43 Jahre haben die Frauen gelitten, jetzt reicht es ihnen. Der Tod von Mahsa Amini hat die Wut der Frauen und Männer in Iran auf die Strasse getrieben. Mahsa, eine 22-jährige kurdische Frau, die in Teheran zu Gast war, wird Mitte September von der Sittenpolizei festgenommen und stirbt kurze Zeit später. Die Behörden behaupten, sie hätten damit nichts zu tun. Keiner glaubt ihnen. Mahsa Amini soll von der Sittenpolizei mit dem Kopf mehrmals gegen die Fensterscheiben des Autos geschlagen worden sein, in das sie gezerrt wurde.
Gasht-e Ershad – so lautet der iranische Name für die gefürchtete Sittenpolizei.
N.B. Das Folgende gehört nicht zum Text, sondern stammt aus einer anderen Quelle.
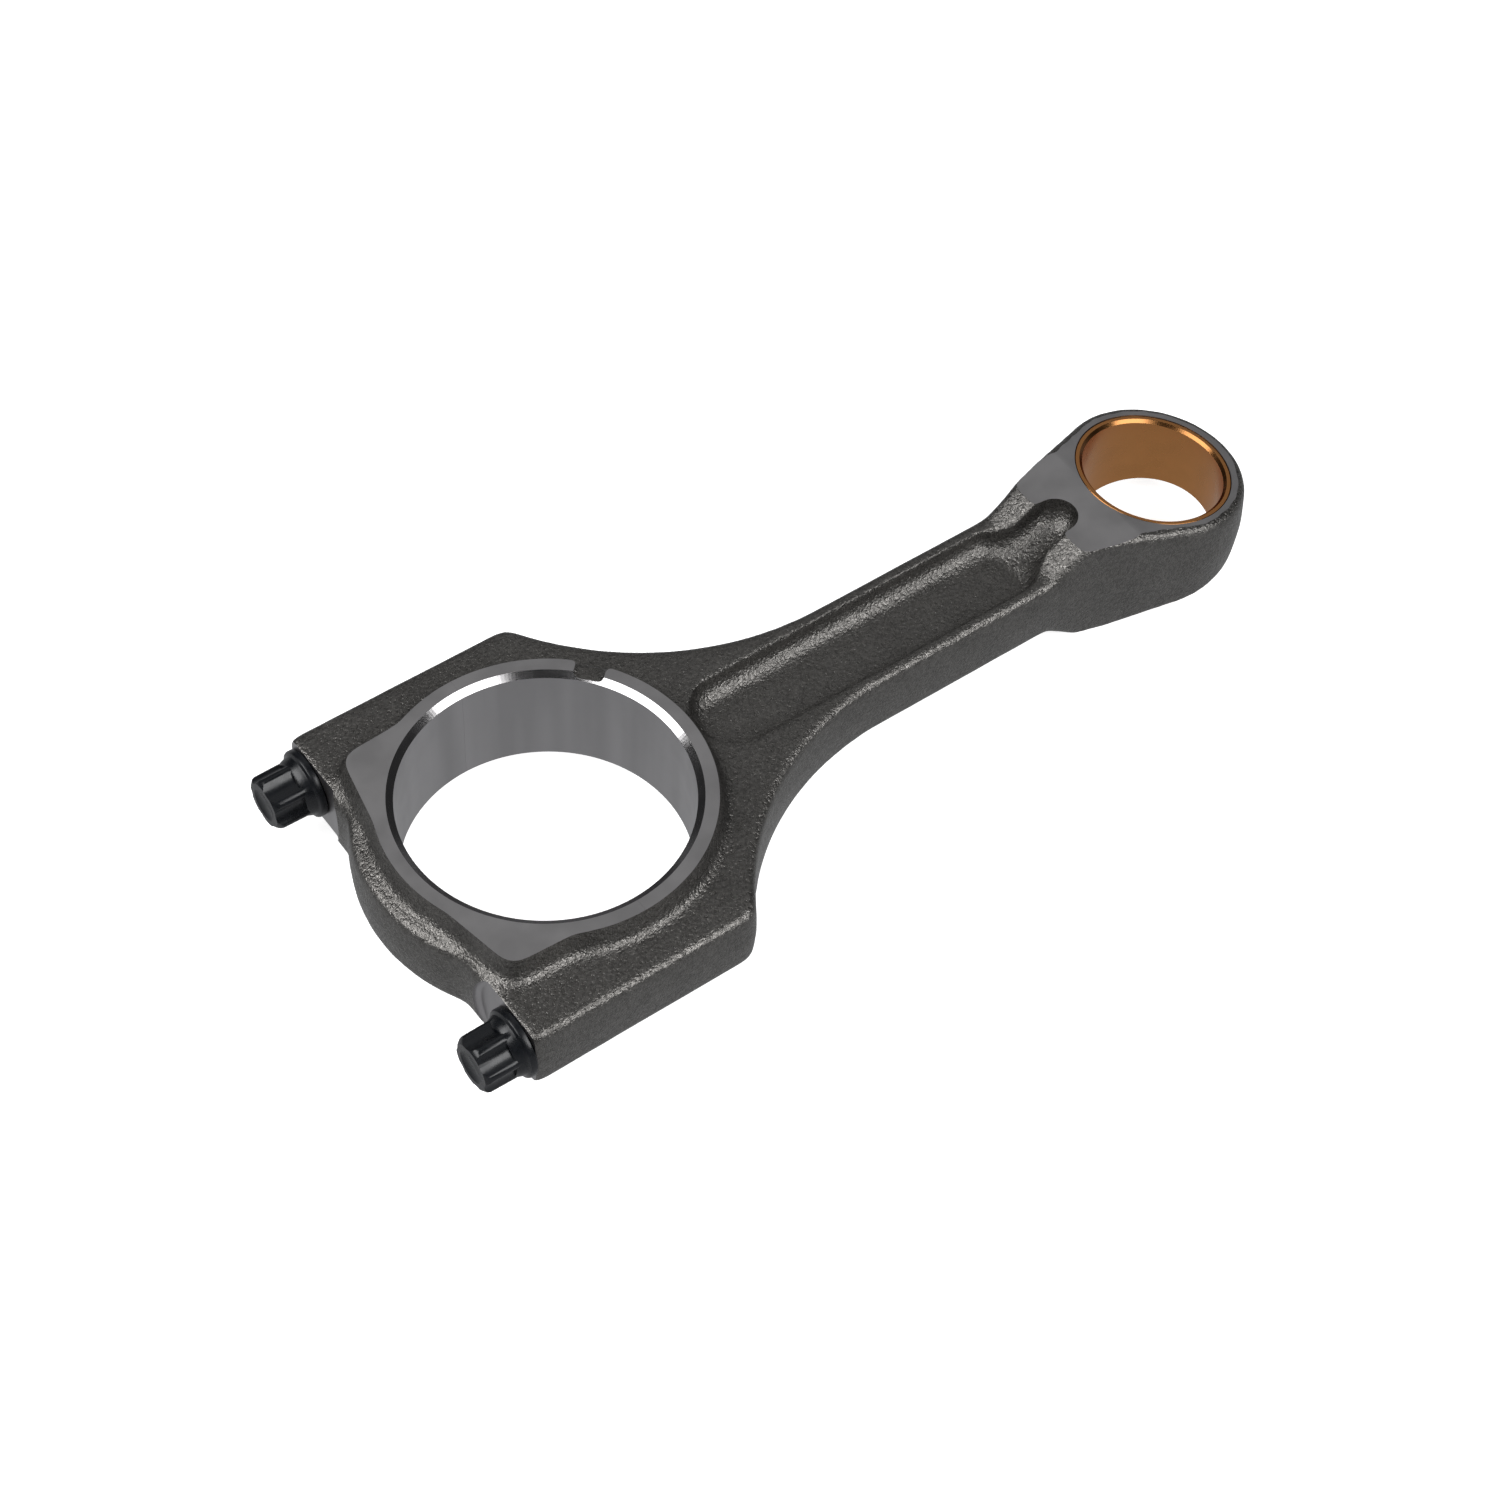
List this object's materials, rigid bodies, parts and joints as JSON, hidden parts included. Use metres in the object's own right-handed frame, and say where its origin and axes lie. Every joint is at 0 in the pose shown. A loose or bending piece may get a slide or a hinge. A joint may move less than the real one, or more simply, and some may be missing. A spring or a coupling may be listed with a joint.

Wenn man sie auf der Strasse zu Gesicht bekommt, lässt das alle erschaudern, die in den letzten vier Jahrzehnten mit ihnen zu tun hatten – und das sind viele. Die Sittenpolizei achtet darauf, dass Frauen im Iran islamisch genug gekleidet sind. Das bedeutet, dass Arme, Beine und der Kopf genügend bedeckt sein müssen. Wenn dies nicht der Fall ist, wird man angeschrien, beschimpft, gedemütigt, verhaftet, in Minibusse gezerrt und zum Verhör gebracht. Die Kleidervorschriften werden also, wenn nötig, auch mit Gewalt durchgesetzt.
Es geht um viel mehr als das Kopftuch
Einer der Slogans der Frauen auf den Strassen lautet: «Frau, Leben, Freiheit». Dass Frauen ihre Kopftücher einfach nicht mehr anziehen, sich der Sittenpolizei auf der Strasse lautstark widersetzen, ihre Haare aus Protest abschneiden und ihre Kopftücher verbrennen, bedeutet die maximale Form des zivilen Ungehorsams. Es ist der grösste Widerstand, den es gegen die jahrelange Unterdrückung je gegeben hat. Dafür riskieren diese Frauen alles. In Iran gehst du nicht protestieren, rollst dann dein Plakat wieder zusammen und gehst nach Hause. Wenn du in Iran auf die Strasse gehst, ist es sehr wahrscheinlich, dass du verhaftet und sogar gefoltert wirst – oder dass du einfach verschwindest.
Eine Teheranerin sagte in einem Interview am Telefon: «Wir werden nur gewinnen, wenn wir uns bewaffnen, sonst werden wir auch dieses Mal nur wieder Prügel einstecken.»
Das Kopftuch steht als Symbol für die Unterdrückung der Frau in der Islamischen Republik Iran. Wird es fallen, kann das der Anfang vom Ende sein. Es geht also um weit mehr als um das Kopftuch.
Natalie Amiri ist eine preisgekrönte iranisch-deutsche Journalistin und Fernsehmoderatorin. Sie berichtet seit Jahren über die komplexe Situation in Staaten wie Iran und Afghanistan. Seit 2014 moderiert sie den Weltspiegel aus München, ausserdem das BR-Europa-Magazin euroblick. Sie leitete von 2015 bis April 2020 das ARD-Studio in Teheran. Ihr Buch "Zwischen den Welten" über den Iran ist ein Bestseller.